Also, if you attempted to start &repmgrd; using <command>systemctl start repmgrd</command>,
you'll need to execute <command>systemctl stop repmgrd</command>. Because that's how <application>systemd</application>
rolls.
</para>
</sect2>
<sect2 id="repmgrd-daemon-monitoring">
<title>repmgrd daemon monitoring</title>
<indexterm>
<primary>repmgrd</primary>
<secondary>monitoring</secondary>
</indexterm>
<indexterm>
<primary>monitoring</primary>
<secondary>repmgrd</secondary>
</indexterm>
<para>
The command <command><link linkend="repmgr-service-status">repmgr service status</link></command>
provides an overview of the &repmgrd; daemon status (including pause status)
on all nodes in the cluster.
</para>
<para>
From &repmgr; 5.3, <command><link linkend="repmgr-node-check">repmgr node check --repmgrd</link></command>
can be used to check the status of &repmgrd; (including pause status)
on the local node.
</para>
</sect2>
</sect1>
<sect1 id="repmgrd-connection-settings">
<title>repmgrd connection settings</title>
<para>
In addition to the &repmgr; configuration settings, parameters in the
<varname>conninfo</varname> string influence how &repmgr; makes a network connection to
PostgreSQL. In particular, if another server in the replication cluster
is unreachable at network level, system network settings will influence
the length of time it takes to determine that the connection is not possible.
</para>
<para>
In particular explicitly setting a parameter for <literal>connect_timeout</literal>
should be considered; the effective minimum value of <literal>2</literal>
(seconds) will ensure that a connection failure at network level is reported
as soon as possible, otherwise depending on the system settings (e.g.
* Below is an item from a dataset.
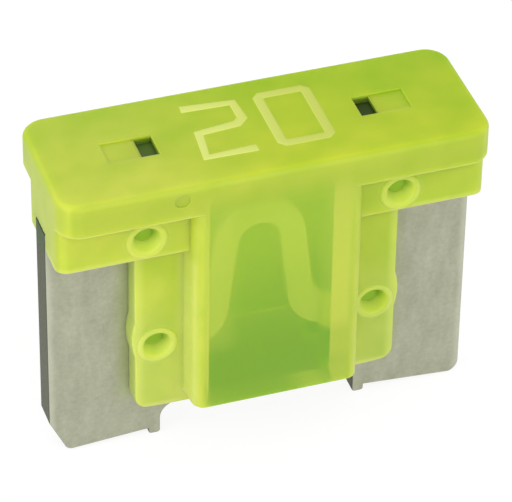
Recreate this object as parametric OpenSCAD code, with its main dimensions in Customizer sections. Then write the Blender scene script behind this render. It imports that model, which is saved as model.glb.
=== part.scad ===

<varname>tcp_syn_retries</varname> in Linux) a delay of a minute or more
is possible.
</para>
<para>
For further details on <varname>conninfo</varname> network connection
parameters, see the
<ulink url="https://www.postgresql.org/docs/current/libpq-connect.html#LIBPQ-PARAMKEYWORDS">PostgreSQL documentation</ulink>.
</para>
</sect1>
<sect1 id="repmgrd-log-rotation">
<title>repmgrd log rotation</title>
<indexterm>
<primary>log rotation</primary>
<secondary>repmgrd</secondary>
</indexterm>
<indexterm>
<primary>repmgrd</primary>
<secondary>log rotation</secondary>
</indexterm>
<para>
To ensure the current &repmgrd; logfile
(specified in <filename>repmgr.conf</filename> with the parameter
<option>log_file</option>) does not grow indefinitely, configure your
system's <command>logrotate</command> to regularly rotate it.
</para>
<para>
Sample configuration to rotate logfiles weekly with retention for
up to 52 weeks and rotation forced if a file grows beyond 100Mb:
<programlisting>
/var/log/repmgr/repmgrd.log {
missingok
compress
rotate 52
maxsize 100M
weekly
create 0600 postgres postgres
postrotate
/usr/bin/killall -HUP repmgrd
endscript
}</programlisting>
</para>
</sect1>
</chapter>